You have spent years on your farm providing food for your neighbors. It has come to the point where you know you cannot keep up with your competitors, and money is getting tight. You want to keep your farm running and hope to leave it in the family for generations to come. What can you do to avoid foreclosure? Is there a way to pay off your debt?

Chapter 12 bankruptcy is a solution for farmers or fisherman with stable income. It enables them to carry out a plan to repay some or all their debts within three to five years. Under the bankruptcy code, the debtors must fall into one of two categories.

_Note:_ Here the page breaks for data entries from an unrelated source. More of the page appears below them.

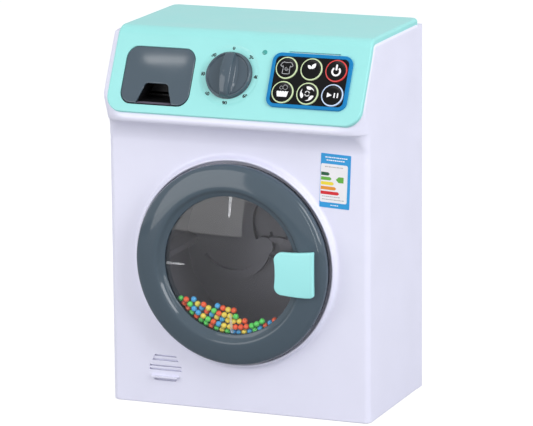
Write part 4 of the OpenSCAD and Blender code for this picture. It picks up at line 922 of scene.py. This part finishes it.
def icons():
    shirt = mirrored([(-1.1, 3.9), (-2.0, 4.2), (-3.4, 3.7), (-4.7, 1.7), (-3.4, 0.7), (-2.7, 1.4),
                      (-2.5, -0.6), (-2.7, -4.1), (-1.9, -4.5)])
    swirl = [(1.5 * t * cos(150 + 560 * t), -0.7 + 1.5 * t * sin(150 + 560 * t))
             for t in [i / 14 for i in range(3, 15)]]
    leaves = [leaf(48, -0.1, 0.3, 0.95), leaf(-34, 0.1, 0.3, 1.2)]
    power = [arc(0, -0.5, 3.55, 128, 412, 40) + arc(0, -0.5, 2.25, 412, 128, 40),
             roundedBox(1.4, 4.4, 0.65, 0, 2.5, 4)]
    wave = [(-4.4 + 8.8 * i / 24, 0.3 + 0.5 * abs(sin(15 * 2.25 * i))) for i in range(25)]
    basin = [[(-3.6, -3.4), (3.6, -3.4)] + wave[::-1]]
    bubbles = [edge for bubble in (circleLoop(1.2, -1.3, 3.2, 14), circleLoop(1.7, 1.6, 3.6, 16))
               for edge in strokes(bubble, 0.35, True)]
    spin = [blade(t) for t in (0, 120, 240)]
    hub = [edge for start in (20, 200)
           for edge in strokes([(1.7 * cos(a), 1.7 * sin(a)) for a in range(start, start + 130, 16)], 0.7)]
    play = [[(-3.9, -1.8), (-0.2, 0), (-3.9, 1.8)], roundedBox(0.95, 3.6, 0.2, 1.6, 0, 2),
            roundedBox(0.95, 3.6, 0.2, 4.0, 0, 2)]
    grey, white = 2, 3   # places of the inks among a button's materials
    return [
        [(strokes(shirt, 0.5, True) + strokes(swirl, 0.5), grey)], [(leaves, white)], [(power, white)],
        [(basin, white), (bubbles, grey)], [(spin + hub, white)], [(play, white)],
    ]


def buildButtons():
    drawn = icons()
    for i in range(6):
        shape, place = Shape(), slopeFrom(*buttonMiddle(i))
        r, top = keypad["button"], keypad["buttonTop"]
        ring = [(r, 1.9), (r, top - 0.45), (r - 0.13, top - 0.15), (r - 0.45, top)]
        lathe(shape, ring + [(keypad["ring"], top)], place, 64, tag=1)
        lathe(shape, [(keypad["ring"], top), (keypad["ring"] - 0.25, top - 0.12), (4, top - 0.12),
                      (0, top - 0.12)], place, 64)
        for outlines, tag in drawn[i]:
            for outline in outlines:
                shape.face(shape.loop([place(u, v, top - 0.09) for u, v in outline]), tag)
        makePiece("pushButton%d" % (i + 1), shape, "key_%d" % (i + 1),
                  [faceBlack, buttonRings[i], inkGrey, inkWhite], ["button_%d" % (i + 1)])


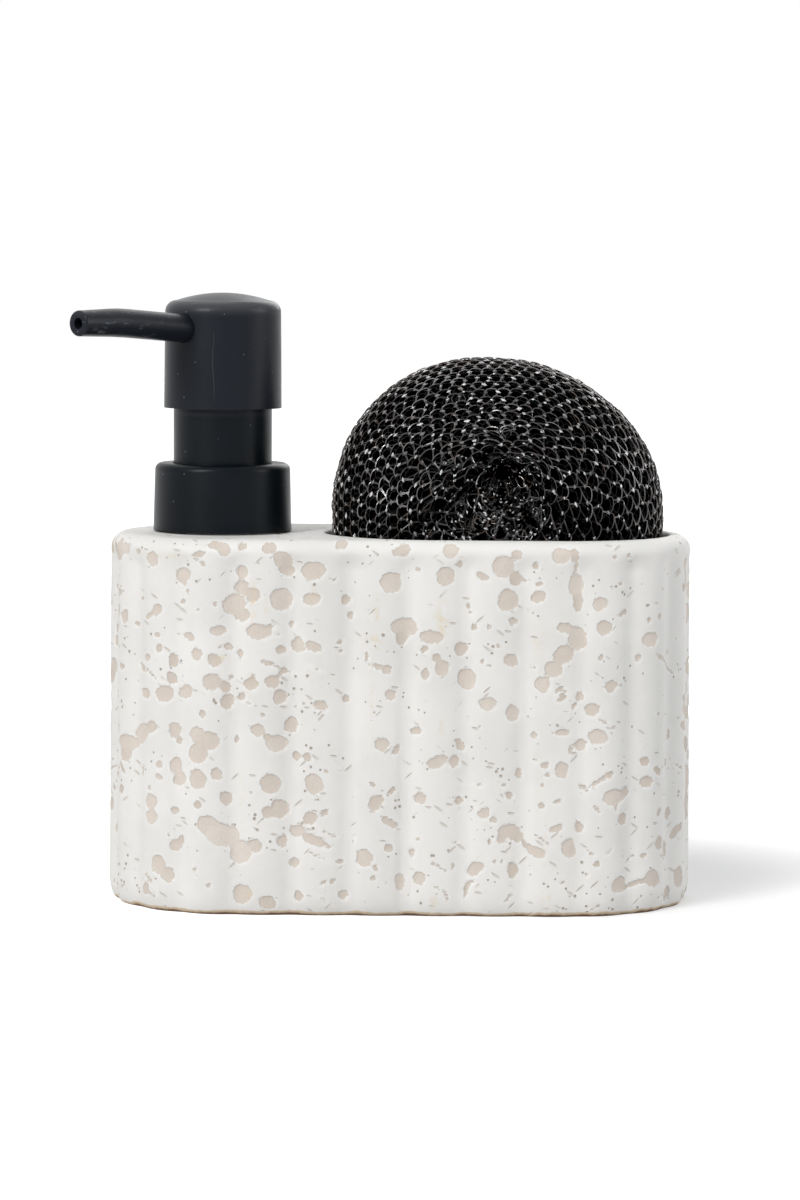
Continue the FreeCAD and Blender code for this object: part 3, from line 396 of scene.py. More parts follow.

  1. An individual or individual and spouse

To fall within this category, farmers or fisherman must meet the following four criteria:

  • The individual or spouses must engage in a farming or fishing operation.
  • The total debt of the farming business must not be over $4,153,150. The total debt of a commercial fishing company must not exceed $1,924,550.
  • At least 50% of a farmer’s total debt or 80% of the fisherman’s total debt must relate to farming or fishing.
  • More than 50% of the prior year’s gross income must come from farming or fishing.
  1. Corporation or partnership

To be eligible for this category, the debtors must meet some of the following:

  • A family must own more than half of the stock or equity.
  • The family must work in farming or commercial fishing business.
  • The corporate or partnership assets must equal more than 80% of the operation.
  • The debt of the farming operation must not exceed $4,153,150. The debt of a commercial fishing operation cannot exceed $1,924,550.

Debtors cannot file under Chapter 12 if they filed another bankruptcy petition and within 180 days the court dismissed it because of failure to appear in court. The debtors must also go to credit counseling within 180 days of filing the petition.